In 1812, when Eldridge was 27, she moved in with her oldest sister. The two of them made soap for sale. Eldridge worked in a hotel, in private families and in boardinghouses. Clearly, she was frugal. With her savings, she bought a small lot, had a house built on it and rented it out.

Between 1822 and 1827, she bought multiple lots in Providence and had a house built on one to rent out, reserving a

wing for herself. She obtained a private mortgage. On a visit to family, Eldridge fell sick, perhaps with typhus. Upon her recovery and return, she found that she had been declared dead, the mortgage holder had died, and that her most valuable house and property had been seized by the lender’s brother and sold at well below its market value.

Eldridge sued in court to regain possession. Though three male witnesses testified that the sale had never been posted as required by law, the sheriff testified against her, and she lost her court case. Frances Green and the supporters who bought the book by subscription helped raise most of the $2,700 that Eldridge needed, which enabled her to buy back her property in an out-of-court settlement.

In the antebellum period, it was rare for an African-American woman to become a property owner and landlord and to solicit written testimonials from former employers, as Eldridge did. In Chapter 1 of Green’s book, 14 people who had employed Eldridge wrote endorsements vouching for her character. Eldridge stands out as a woman of perseverance, ambition, and industry despite her lack of access to schooling or to the legal protections that white citizens enjoyed.
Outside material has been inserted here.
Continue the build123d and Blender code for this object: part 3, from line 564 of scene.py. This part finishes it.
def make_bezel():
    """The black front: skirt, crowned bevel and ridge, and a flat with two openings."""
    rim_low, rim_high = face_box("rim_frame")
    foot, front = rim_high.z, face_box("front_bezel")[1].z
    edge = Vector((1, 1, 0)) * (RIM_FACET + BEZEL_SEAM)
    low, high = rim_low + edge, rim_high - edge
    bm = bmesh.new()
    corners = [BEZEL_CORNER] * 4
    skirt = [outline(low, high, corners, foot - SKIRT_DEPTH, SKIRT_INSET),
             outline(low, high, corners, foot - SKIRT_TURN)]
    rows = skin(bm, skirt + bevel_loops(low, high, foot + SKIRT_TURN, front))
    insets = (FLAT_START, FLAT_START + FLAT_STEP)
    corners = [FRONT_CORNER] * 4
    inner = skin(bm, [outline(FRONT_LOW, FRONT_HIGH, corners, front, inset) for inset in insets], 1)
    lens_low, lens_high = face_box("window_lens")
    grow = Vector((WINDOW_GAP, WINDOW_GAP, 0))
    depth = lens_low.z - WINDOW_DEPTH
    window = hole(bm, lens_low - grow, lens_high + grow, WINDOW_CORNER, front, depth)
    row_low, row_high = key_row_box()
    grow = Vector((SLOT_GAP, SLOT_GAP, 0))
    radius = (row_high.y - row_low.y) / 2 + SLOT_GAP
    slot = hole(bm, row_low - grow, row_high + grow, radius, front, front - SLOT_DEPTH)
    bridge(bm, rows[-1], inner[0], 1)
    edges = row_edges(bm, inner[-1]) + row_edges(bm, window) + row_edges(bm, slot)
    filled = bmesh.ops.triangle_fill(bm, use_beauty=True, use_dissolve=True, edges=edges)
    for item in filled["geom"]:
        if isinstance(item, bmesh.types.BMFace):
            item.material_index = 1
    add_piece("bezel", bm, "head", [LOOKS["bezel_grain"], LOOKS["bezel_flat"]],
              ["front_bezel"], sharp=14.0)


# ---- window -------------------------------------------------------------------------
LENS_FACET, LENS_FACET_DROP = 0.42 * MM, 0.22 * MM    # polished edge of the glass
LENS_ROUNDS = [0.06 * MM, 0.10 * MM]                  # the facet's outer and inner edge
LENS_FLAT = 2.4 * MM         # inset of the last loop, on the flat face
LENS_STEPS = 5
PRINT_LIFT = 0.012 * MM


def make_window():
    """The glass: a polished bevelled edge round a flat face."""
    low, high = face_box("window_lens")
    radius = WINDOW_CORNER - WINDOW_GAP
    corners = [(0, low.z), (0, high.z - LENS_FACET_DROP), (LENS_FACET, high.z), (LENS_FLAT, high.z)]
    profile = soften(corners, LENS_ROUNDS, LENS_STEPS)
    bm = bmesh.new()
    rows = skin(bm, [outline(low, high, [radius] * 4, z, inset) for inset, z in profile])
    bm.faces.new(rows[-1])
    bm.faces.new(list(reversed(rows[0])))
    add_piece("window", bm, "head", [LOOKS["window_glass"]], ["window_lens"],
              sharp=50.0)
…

Frances Green (1805-1878) became one of the few American women in the first half of the 19th century able to support herself by writing. A social activist, Green wrote in support of abolitionism, workers’ rights, and political reform. She also was a poet and novelist and the author of “The Housekeeper’s Book,” published a year before “The Memoirs of Elleanor Eldridge.” This book of domestic advice included recipes. I adapted her recipe for chicken pie with mushrooms and ham.

The design motifs in Gouldsboro artist Camille Boisvert’s illustration reflect Elleanor Eldridge’s dual heritage. The five diamonds in the upper right are from a Congolese textile. The triangle and dots are from a Narragansett ceremonial piece. Boisvert’s work can be seen at: artclb.blogspot.com.

Chicken Pie with Ham and Mushrooms

Ingredients:
Two pie crusts for a 9-inch pie

Filling:
3 Tbsps. butter
1/3 yellow onion, peeled and chopped
1½ cups mushrooms, sliced
3½ cups cooked chicken breast, chopped
½ cup cooked ham chopped

Sauce:
3 Tbsps. unsalted butter
3 Tbsps. flour
1 cup low-sodium chicken broth
¼ cup heavy cream
1/8 teaspoon sea salt
¼ tsp. white pepper
¼ tsp. nutmeg

Melt the butter in a large skillet over medium heat, add the onion and mushrooms and sauté them until soft. Put the mixture in a large bowl and add the chopped chicken and ham.
Preheat the oven to 425 degrees F.

In a heavy saucepan, melt the tablespoons of butter and add the flour. Whisk over medium low heat until the mixture turns golden brown. Still whisking, pour in the chicken broth and heavy cream, raise the heat until the mixture boils, then reduce heat to medium low. Whisk until the sauce thickens a little, then turn off heat and stir in the salt, pepper, and nutmeg. Stir the sauce into the chicken mixture and taste for seasoning.

Fit the bottom pie crust into a pie pan and trim the edges. Pour in the filling. Fit the top crust over the pie, trim and flute the edges. Make several slashes in the top crust. Bake for 20 minutes. Reduce oven temperature to 350 degrees F and bake another 45 minutes or until the top is golden brown and the filling bubbles a little at the slashes.